For years now have Bernie supporters in here been trying to say I either make up stuff about Sanders or are operating on false or incomplete info, so it is whatever to me.
You know you could look up 2016 for yourself, but here is a jumping off point, knock yourself my g....
https://www.cnn.com/election/2016/primaries/polls/al/Dem
I said conjecture because even after last night's response you didn’t demonstrate how Bernie’s support has stood static and/or diminished among non-white voters.
In that sense, most of that you said—“he has not really improved on those numbers,” him “probably” increasing his support since the end of the primary, and acknowledging Sanders as having more non-white support between September 2015 and now—was conjecture. There's nothing wrong with an informed guess, but let's call it what it is and not wrap a conjecture in a declarative assessment of the supposed sameness of Bernie's support.

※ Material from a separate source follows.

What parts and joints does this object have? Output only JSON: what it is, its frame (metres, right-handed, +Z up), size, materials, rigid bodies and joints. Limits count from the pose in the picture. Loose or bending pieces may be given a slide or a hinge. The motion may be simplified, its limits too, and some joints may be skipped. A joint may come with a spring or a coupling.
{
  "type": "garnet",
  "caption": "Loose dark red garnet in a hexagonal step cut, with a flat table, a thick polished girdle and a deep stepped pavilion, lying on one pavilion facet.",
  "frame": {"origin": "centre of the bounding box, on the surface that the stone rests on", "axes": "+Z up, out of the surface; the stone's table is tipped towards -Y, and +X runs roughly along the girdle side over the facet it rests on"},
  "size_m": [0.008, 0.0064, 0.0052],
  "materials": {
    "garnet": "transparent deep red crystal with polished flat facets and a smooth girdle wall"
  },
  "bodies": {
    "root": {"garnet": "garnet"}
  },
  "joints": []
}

It's only now that you've provided a link to exit polling data. Which in state after state, as you rightly note, it was Clinton who secured the black and non-white vote. But again. I was responding to the very specific claim that Sanders' support has not expanded. You initially did not show that. And, frankly, I can't tell how, after providing the December 2019 Marist and 2016 exit polls, you can't not say unequivocally and without conjecture, that Sanders' support among black and Latino voters hasn't expanded.

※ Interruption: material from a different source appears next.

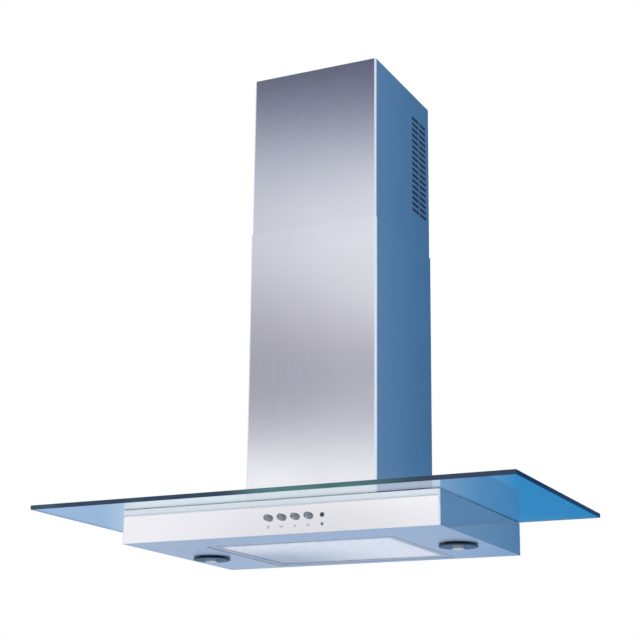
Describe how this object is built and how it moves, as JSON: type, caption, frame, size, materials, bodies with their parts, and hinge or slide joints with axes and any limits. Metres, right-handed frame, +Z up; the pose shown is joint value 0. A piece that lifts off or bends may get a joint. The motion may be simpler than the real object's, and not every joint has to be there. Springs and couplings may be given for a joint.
{
  "type": "chimney range hood",
  "caption": "Wall chimney range hood with flat glass shelf, shallow brushed-steel body, push buttons, round downlights, drop-down grease filter and telescopic rectangular chimney.",
  "frame": {"origin": "centre of the hood's width on the wall plane, at the level of the steel body's underside", "axes": "+Z up, +Y into the wall (the front faces -Y), +X to the right seen from the front"},
  "size_m": [0.9, 0.468, 0.9154],
  "materials": {
    "brushed_body": "fine horizontal brushing, satin",
    "brushed_chimney_lower": "fine vertical brushing, satin",
    "brushed_chimney_upper": "fine vertical brushing, satin",
    "galvanised": "spangled zinc coating",
    "glass": "clear tempered glass with polished edges",
    "rubber": "matt",
    "screw_steel": "bright zinc",
    "blower_plastic": "fine moulded grain",
    "impeller_plastic": "satin",
    "motor_steel": "varnished laminations",
    "shaft_steel": "ground",
    "box_plastic": "fine moulded grain",
    "board_green": "solder mask",
    "capacitor_can": "satin",
    "vent_black": "fine woven screen",
    "cable_black": "satin",
    "switch_plastic": "fine grain",
    "pilot_smoke": "smoked, unlit",
    "button_chrome": "satin chrome",
    "filter_aluminium": "satin anodised",
    "filter_mesh": "expanded metal mesh",
    "latch_plastic": "satin",
    "lamp_ring_black": "dark gloss bezel",
    "lamp_reflector": "bright reflector",
    "lamp_glass": "frosted lens",
    "bulb_glass": "clear capsule",
    "socket_ceramic": "unglazed"
  },
  "bodies": {
    "hood": {"canopy_shell": "brushed_body", "top_plate": "galvanised", "glass_shelf": "glass", "glass_gasket": "rubber", "glass_screws": "screw_steel", "glass_washers": "rubber", "lower_chimney": "brushed_chimney_lower", "chimney_clips": "galvanised", "blower_housing_left": "blower_plastic", "blower_housing_right": "blower_plastic", "blower_screws": "screw_steel", "blower_feet": "galvanised", "vibration_mounts": "rubber", "motor_body": "motor_steel", "motor_bracket": "galvanised", "outlet_collar": "blower_plastic", "damper_pin": "screw_steel", "control_box": "box_plastic", "control_box_cover": "box_plastic", "control_board": "board_green", "capacitor": "capacitor_can", "wiring_loom": "cable_black", "cable_gland": "cable_black", "switch_block": "switch_plastic", "switch_board": "board_green", "pilot_lens": "pilot_smoke", "lamp_ring_left": "lamp_ring_black", "lamp_cup_left": "lamp_reflector", "lamp_lens_left": "lamp_glass", "lamp_bulb_left": "bulb_glass", "lamp_socket_left": "socket_ceramic", "lamp_ring_right": "lamp_ring_black", "lamp_cup_right": "lamp_reflector", "lamp_lens_right": "lamp_glass", "lamp_bulb_right": "bulb_glass", "lamp_socket_right": "socket_ceramic", "body_screws": "screw_steel"},
    "upper_chimney": {"upper_chimney": "brushed_chimney_upper", "chimney_bracket": "galvanised", "chimney_screws": "screw_steel", "vent_screens": "vent_black"},
    "fan_wheel": {"impeller": "impeller_plastic", "motor_shaft": "shaft_steel"},
    "flap_front": {"damper_flap_front": "blower_plastic"},
    "flap_rear": {"damper_flap_rear": "blower_plastic"},
    "filter": {"filter_frame": "filter_aluminium", "filter_mesh_lower": "filter_mesh", "filter_core": "filter_mesh", "filter_mesh_upper": "filter_mesh", "filter_pins": "screw_steel"},
    "filter_latch": {"filter_latch": "latch_plastic"},
    "button_off": {"button_1": "button_chrome"},
    "button_low": {"button_2": "button_chrome"},
    "button_high": {"button_3": "button_chrome"},
    "button_light": {"button_4": "button_chrome"}
  },
  "joints": [
    {"name": "chimney_slide", "type": "slide", "parent": "hood", "child": "upper_chimney", "axis": [0, 0, 1], "range_m": [-0.28, 0.16]},
    {"name": "fan_spin", "type": "hinge", "parent": "hood", "child": "fan_wheel", "pos_m": [0, -0.132, 0.18], "axis": [1, 0, 0], "continuous": true},
    {"name": "flap_front_hinge", "type": "hinge", "parent": "hood", "child": "flap_front", "pos_m": [0, -0.16, 0.308], "axis": [-1, 0, 0], "range_deg": [0, 70]},
    {"name": "flap_rear_hinge", "type": "hinge", "parent": "hood", "child": "flap_rear", "pos_m": [0, -0.16, 0.308], "axis": [1, 0, 0], "range_deg": [0, 70]},
    {"name": "filter_hinge", "type": "hinge", "parent": "hood", "child": "filter", "pos_m": [0, -0.03, 0.005], "axis": [1, 0, 0], "range_deg": [0, 75]},
    {"name": "filter_latch_slide", "type": "slide", "parent": "filter", "child": "filter_latch", "axis": [0, 1, 0], "range_m": [0, 0.0042], "stiffness_N_per_m": 300, "springref_m": -0.003},
    {"name": "button_off_press", "type": "slide", "parent": "hood", "child": "button_off", "axis": [0, 1, 0], "range_m": [0, 0.003], "stiffness_N_per_m": 600, "springref_m": -0.002},
    {"name": "button_low_press", "type": "slide", "parent": "hood", "child": "button_low", "axis": [0, 1, 0], "range_m": [0, 0.003], "stiffness_N_per_m": 600, "springref_m": -0.002},
    {"name": "button_high_press", "type": "slide", "parent": "hood", "child": "button_high", "axis": [0, 1, 0], "range_m": [0, 0.003], "stiffness_N_per_m": 600, "springref_m": -0.002},
    {"name": "button_light_press", "type": "slide", "parent": "hood", "child": "button_light", "axis": [0, 1, 0], "range_m": [0, 0.003], "stiffness_N_per_m": 600, "springref_m": -0.002}
  ]
}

At the end of the day, my position is simple. First, although polling can be a quotidian barometer of opinion, polls ultimately say more about the technocratic vision and inclinations of its interpreters. Polls say more about what it is people think polls are supposed to convey than how actually existing people decide whom to support. And I think even Bernie supporters fall into the technocratic trap of trying to show that 'see, Bernie's polling high among black and brown folks.' (This vox piece made the rounds as soon as it dropped and since. https://www.vox.com/2019/3/7/18216899/bernie-sanders-bro-base-polling-2020-president).

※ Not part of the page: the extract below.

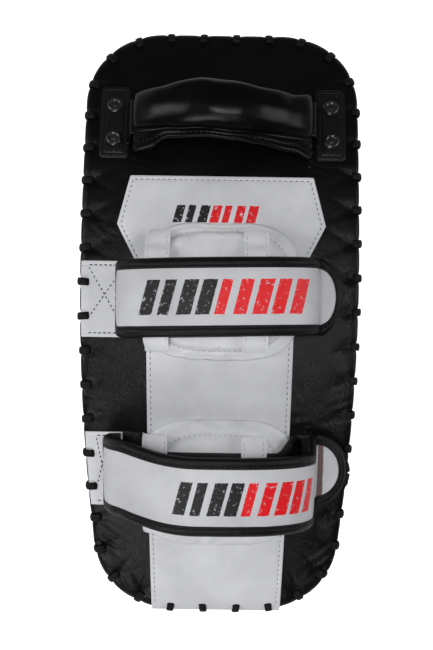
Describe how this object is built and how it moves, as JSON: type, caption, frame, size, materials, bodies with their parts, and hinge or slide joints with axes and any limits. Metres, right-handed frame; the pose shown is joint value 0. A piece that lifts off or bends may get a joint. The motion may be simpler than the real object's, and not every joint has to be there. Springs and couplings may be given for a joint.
{
  "type": "thai kick pad",
  "caption": "Curved leather kick pad with laced edge, riveted grip handle and two padded forearm straps that close with hook-and-loop tails",
  "frame": {"origin": "middle of the bounding box's footprint, on the surface the pad lies on", "axes": "+Y along the pad towards the handle end, +Z out of the back face where the straps are, +X to the side where the strap tails close"},
  "size_m": [0.1866, 0.4052, 0.1641],
  "materials": {
    "black_leather": "grained, satin",
    "black_smooth_leather": "smooth, glossy",
    "white_leather": "fine grain, semi-gloss",
    "black_binding": "matt",
    "black_lace": "satin",
    "hook_and_loop": "napped",
    "webbing": "woven",
    "foam": "open cell foam",
    "dense_foam": "closed cell foam",
    "fibre_board": "raw",
    "black_metal": "black lacquer"
  },
  "bodies": {
    "pad": {"back_cover": "black_leather", "backing_board": "fibre_board", "centre_panel": "white_leather", "edge_lacing": "black_lace", "foam_back": "foam", "foam_front": "foam", "foam_middle": "dense_foam", "handle_rivet_left_inner": "black_metal", "handle_rivet_left_outer": "black_metal", "handle_rivet_right_inner": "black_metal", "handle_rivet_right_outer": "black_metal", "handle_root_left": "black_smooth_leather", "handle_root_right": "black_smooth_leather", "handle_tab_left": "black_leather", "handle_tab_right": "black_leather", "handle_washer_left_inner": "black_metal", "handle_washer_left_outer": "black_metal", "handle_washer_right_inner": "black_metal", "handle_washer_right_outer": "black_metal", "lower_anchor_rivet": "black_metal", "lower_anchor_tab": "white_leather", "lower_anchor_washer": "black_metal", "lower_cushion_cover": "white_leather", "lower_cushion_foam": "foam", "lower_keeper_left": "white_leather", "lower_keeper_right": "white_leather", "lower_loop_patch": "hook_and_loop", "lower_strap_fold": "black_binding", "lower_strap_root": "black_binding", "strike_cover": "black_leather", "upper_anchor_rivet": "black_metal", "upper_anchor_tab": "white_leather", "upper_anchor_washer": "black_metal", "upper_cushion_cover": "white_leather", "upper_cushion_foam": "foam", "upper_keeper_left": "white_leather", "upper_keeper_right": "white_leather", "upper_loop_patch": "hook_and_loop", "upper_strap_fold": "black_binding", "upper_strap_root": "black_binding"},
    "handle": {"handle_sleeve": "black_smooth_leather", "handle_core_top": "foam", "handle_core_bottom": "foam", "handle_inner_strap": "webbing"},
    "upper_arm": {"upper_arm_binding_bottom": "black_binding", "upper_arm_binding_top": "black_binding", "upper_arm_face": "white_leather", "upper_arm_lining": "hook_and_loop"},
    "upper_tail": {"upper_tail_binding": "black_binding", "upper_tail_face": "white_leather", "upper_tail_hook": "hook_and_loop"},
    "lower_arm": {"lower_arm_binding_bottom": "black_binding", "lower_arm_binding_top": "black_binding", "lower_arm_face": "white_leather", "lower_arm_lining": "hook_and_loop"},
    "lower_tail": {"lower_tail_binding": "black_binding", "lower_tail_face": "white_leather", "lower_tail_hook": "hook_and_loop"}
  },
  "joints": [
    {"name": "handle_tilt", "type": "hinge", "parent": "pad", "child": "handle", "pos_m": [0, 0.1325, 0.09688], "axis": [1, 0, 0], "range_deg": [-25, 25]},
    {"name": "upper_strap_open", "type": "hinge", "parent": "pad", "child": "upper_arm", "pos_m": [-0.068, 0.0145, 0.11707], "axis": [0, -0.9996, 0.0279], "range_deg": [0, 90]},
    {"name": "upper_tail_peel", "type": "hinge", "parent": "upper_arm", "child": "upper_tail", "pos_m": [0.0651, 0.0175, 0.11772], "axis": [0, -0.9994, 0.0336], "range_deg": [0, 60]},
    {"name": "lower_strap_open", "type": "hinge", "parent": "pad", "child": "lower_arm", "pos_m": [-0.0745, -0.0985, 0.108], "axis": [0, -0.9825, -0.1861], "range_deg": [0, 90]},
    {"name": "lower_tail_peel", "type": "hinge", "parent": "lower_arm", "child": "lower_tail", "pos_m": [0.0641, -0.0985, 0.1087], "axis": [0, -0.9825, -0.1861], "range_deg": [0, 60]}
  ]
}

My second point is that the best way to get a sense of how people are leaning is to talk to actually existing people whether on barber shops, on the bus, etc.
Third, that the people who went to Bernie's rally in Queens Bridge park in remarkable numbers back in October and the December rally in Los Angeles was not a mirage. Surely, a generational cohort showed up en mass. But I believe--and really that's the fundamental terrain on which we're arguing; beliefs--that the base has changed, grown larger and stronger. To go back and forth about polls, then, is to highlight a clash not so much in values (on which we mostly agree) but how it is we come to know what we know and how we use that information to make political claims about what is happening around us.